The second-largest party in France’s last election and a menacing force is the National Front, a fascist organization that has made Islamophobia and restrictions on the Muslim community the center of its program. These cartoons feed the frenzy of Islamophobia, not just in France but in Germany, where the Patriotic Europeans Against Islamization recently organized 18,000 marchers in Dresden. The Sweden Democrats Party, which is anti-Islamic, draws 15 percent of the vote. The United Kingdom Independent Party, the Golden Dawn in Greece and other right-wing, fascist and Islamophobic parties are growing in the atmosphere of the capitalist economic crisis.
High unemployment and poverty are creating the ground for racism and divide-and-conquer tactics.
The democratic right of free speech for progressives, workers, oppressed communities and all organizations that have to fight against capitalist reaction is extremely important.

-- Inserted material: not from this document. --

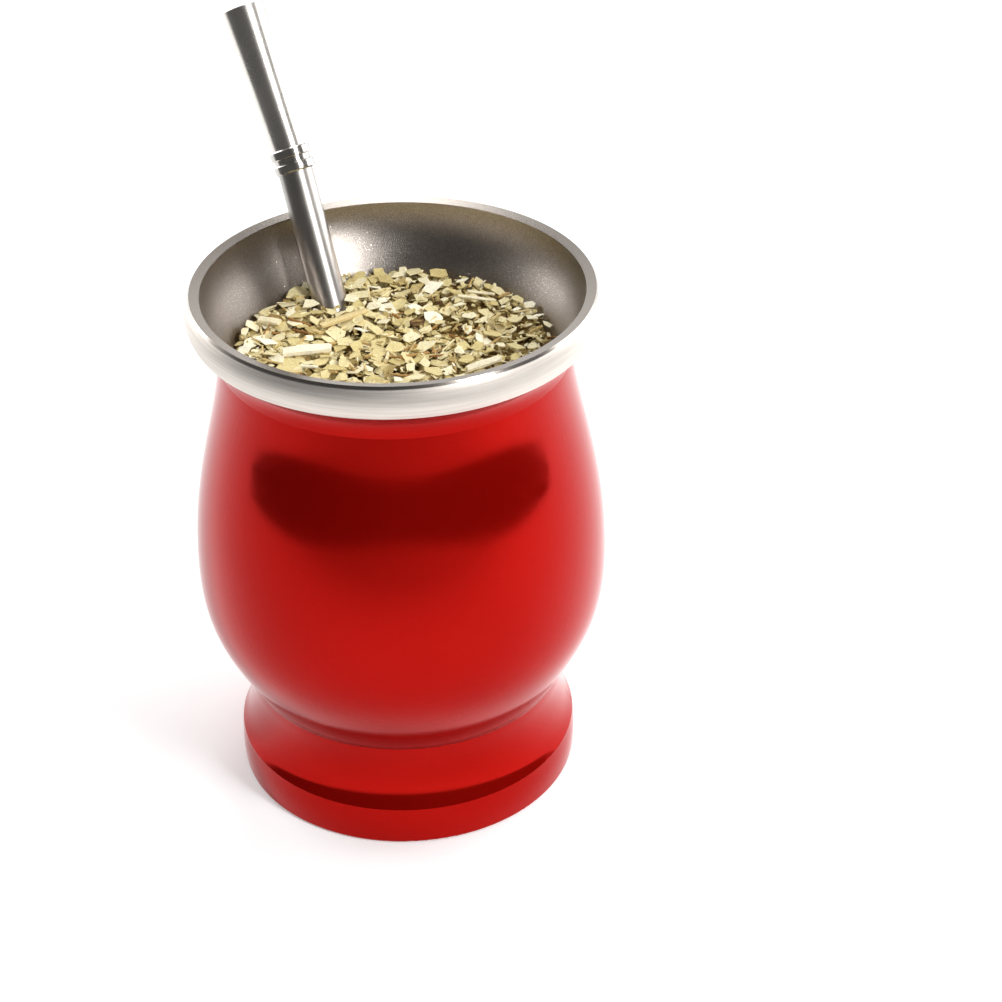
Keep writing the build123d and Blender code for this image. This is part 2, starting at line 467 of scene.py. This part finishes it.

This right, however, is highly restricted in capitalist society because the rich own the media, the publishing houses, the film studios, the great printing establishments and paper supplies, etc., while the bourgeoisie has its point of view put forward 24/7 every day and in every way.
But the “right” of the Ku Klux Klan, the John Birch Society, the Tea Party, etc., to vilify African Americans, Latinos/as, immigrants, women and lesbian-gay-bi-trans-queer people should be suppressed by the people themselves in a struggle against these hatemongers. In the same way, the progressive forces in France should wake up and shut down the racist forces spawned by French imperialism.
Above all, the movement in the U.S. has to guard against the continued step-up in racism, Islamophobia and intensification of police activity on the local and federal level.